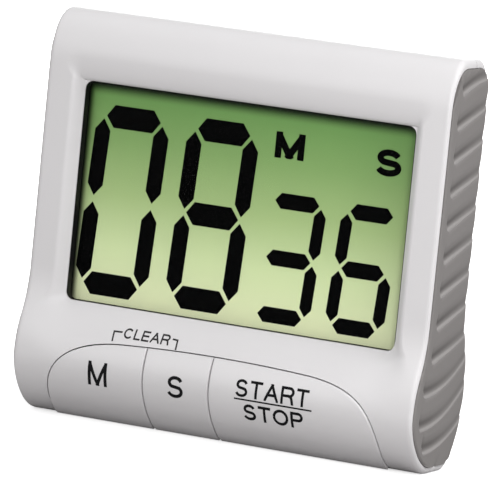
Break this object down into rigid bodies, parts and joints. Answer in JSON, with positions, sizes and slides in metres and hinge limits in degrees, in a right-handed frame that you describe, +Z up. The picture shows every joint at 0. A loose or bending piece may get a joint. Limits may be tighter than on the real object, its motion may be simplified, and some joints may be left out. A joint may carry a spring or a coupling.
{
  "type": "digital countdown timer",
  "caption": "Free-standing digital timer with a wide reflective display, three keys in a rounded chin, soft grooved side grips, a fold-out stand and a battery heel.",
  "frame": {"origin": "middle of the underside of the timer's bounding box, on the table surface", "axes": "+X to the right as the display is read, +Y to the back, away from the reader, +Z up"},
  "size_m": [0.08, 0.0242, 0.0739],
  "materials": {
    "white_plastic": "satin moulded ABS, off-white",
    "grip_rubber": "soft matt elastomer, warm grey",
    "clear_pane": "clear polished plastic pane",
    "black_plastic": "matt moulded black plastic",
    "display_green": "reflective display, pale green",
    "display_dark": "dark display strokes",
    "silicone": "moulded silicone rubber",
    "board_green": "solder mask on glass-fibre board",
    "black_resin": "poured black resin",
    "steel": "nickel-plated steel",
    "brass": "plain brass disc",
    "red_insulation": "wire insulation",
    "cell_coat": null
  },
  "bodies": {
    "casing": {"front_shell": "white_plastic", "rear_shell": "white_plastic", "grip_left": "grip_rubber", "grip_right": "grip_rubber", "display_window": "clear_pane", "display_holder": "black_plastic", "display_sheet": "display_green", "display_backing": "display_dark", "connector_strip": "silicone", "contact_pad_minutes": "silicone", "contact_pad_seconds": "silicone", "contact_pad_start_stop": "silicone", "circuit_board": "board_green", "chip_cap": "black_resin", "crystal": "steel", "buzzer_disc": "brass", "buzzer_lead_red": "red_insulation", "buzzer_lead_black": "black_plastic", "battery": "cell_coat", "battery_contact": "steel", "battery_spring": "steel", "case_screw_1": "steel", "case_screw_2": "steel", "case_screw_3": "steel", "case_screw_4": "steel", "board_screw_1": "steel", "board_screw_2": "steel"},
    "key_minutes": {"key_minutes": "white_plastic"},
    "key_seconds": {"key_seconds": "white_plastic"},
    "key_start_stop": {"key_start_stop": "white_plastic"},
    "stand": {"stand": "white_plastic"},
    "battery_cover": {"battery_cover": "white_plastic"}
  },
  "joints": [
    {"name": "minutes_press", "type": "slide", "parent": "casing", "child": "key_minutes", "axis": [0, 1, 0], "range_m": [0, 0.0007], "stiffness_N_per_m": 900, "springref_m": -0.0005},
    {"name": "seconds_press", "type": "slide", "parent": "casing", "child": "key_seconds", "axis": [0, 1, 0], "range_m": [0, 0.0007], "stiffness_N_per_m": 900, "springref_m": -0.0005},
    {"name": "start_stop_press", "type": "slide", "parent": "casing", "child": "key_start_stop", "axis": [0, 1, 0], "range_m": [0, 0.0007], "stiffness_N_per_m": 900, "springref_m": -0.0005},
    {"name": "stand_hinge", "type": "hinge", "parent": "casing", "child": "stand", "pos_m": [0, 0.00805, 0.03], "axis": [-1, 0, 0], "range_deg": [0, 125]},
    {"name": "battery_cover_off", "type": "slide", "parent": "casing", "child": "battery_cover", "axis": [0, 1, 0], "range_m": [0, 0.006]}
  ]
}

□ □ □

• **Aim of the task**
Write out the entire listing exactly.

• **Reply to the task**
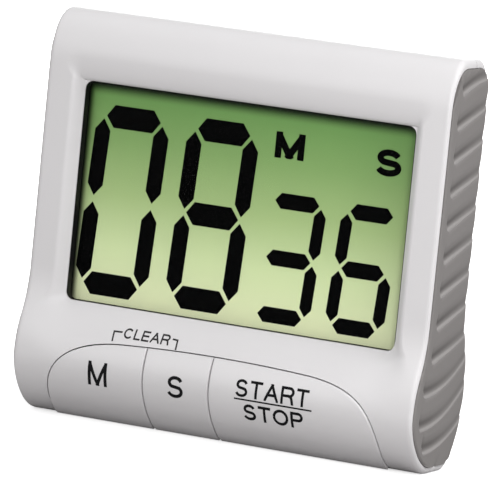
Break this object down into rigid bodies, parts and joints. Answer in JSON, with positions, sizes and slides in metres and hinge limits in degrees, in a right-handed frame that you describe, +Z up. The picture shows every joint at 0. A loose or bending piece may get a joint. Limits may be tighter than on the real object, its motion may be simplified, and some joints may be left out. A joint may carry a spring or a coupling.
{
  "type": "digital countdown timer",
  "caption": "Free-standing digital timer with a wide reflective display, three keys in a rounded chin, soft grooved side grips, a fold-out stand and a battery heel.",
  "frame": {"origin": "middle of the underside of the timer's bounding box, on the table surface", "axes": "+X to the right as the display is read, +Y to the back, away from the reader, +Z up"},
  "size_m": [0.08, 0.0242, 0.0739],
  "materials": {
    "white_plastic": "satin moulded ABS, off-white",
    "grip_rubber": "soft matt elastomer, warm grey",
    "clear_pane": "clear polished plastic pane",
    "black_plastic": "matt moulded black plastic",
    "display_green": "reflective display, pale green",
    "display_dark": "dark display strokes",
    "silicone": "moulded silicone rubber",
    "board_green": "solder mask on glass-fibre board",
    "black_resin": "poured black resin",
    "steel": "nickel-plated steel",
    "brass": "plain brass disc",
    "red_insulation": "wire insulation",
    "cell_coat": null
  },
  "bodies": {
    "casing": {"front_shell": "white_plastic", "rear_shell": "white_plastic", "grip_left": "grip_rubber", "grip_right": "grip_rubber", "display_window": "clear_pane", "display_holder": "black_plastic", "display_sheet": "display_green", "display_backing": "display_dark", "connector_strip": "silicone", "contact_pad_minutes": "silicone", "contact_pad_seconds": "silicone", "contact_pad_start_stop": "silicone", "circuit_board": "board_green", "chip_cap": "black_resin", "crystal": "steel", "buzzer_disc": "brass", "buzzer_lead_red": "red_insulation", "buzzer_lead_black": "black_plastic", "battery": "cell_coat", "battery_contact": "steel", "battery_spring": "steel", "case_screw_1": "steel", "case_screw_2": "steel", "case_screw_3": "steel", "case_screw_4": "steel", "board_screw_1": "steel", "board_screw_2": "steel"},
    "key_minutes": {"key_minutes": "white_plastic"},
    "key_seconds": {"key_seconds": "white_plastic"},
    "key_start_stop": {"key_start_stop": "white_plastic"},
    "stand": {"stand": "white_plastic"},
    "battery_cover": {"battery_cover": "white_plastic"}
  },
  "joints": [
    {"name": "minutes_press", "type": "slide", "parent": "casing", "child": "key_minutes", "axis": [0, 1, 0], "range_m": [0, 0.0007], "stiffness_N_per_m": 900, "springref_m": -0.0005},
    {"name": "seconds_press", "type": "slide", "parent": "casing", "child": "key_seconds", "axis": [0, 1, 0], "range_m": [0, 0.0007], "stiffness_N_per_m": 900, "springref_m": -0.0005},
    {"name": "start_stop_press", "type": "slide", "parent": "casing", "child": "key_start_stop", "axis": [0, 1, 0], "range_m": [0, 0.0007], "stiffness_N_per_m": 900, "springref_m": -0.0005},
    {"name": "stand_hinge", "type": "hinge", "parent": "casing", "child": "stand", "pos_m": [0, 0.00805, 0.03], "axis": [-1, 0, 0], "range_deg": [0, 125]},
    {"name": "battery_cover_off", "type": "slide", "parent": "casing", "child": "battery_cover", "axis": [0, 1, 0], "range_m": [0, 0.006]}
  ]
}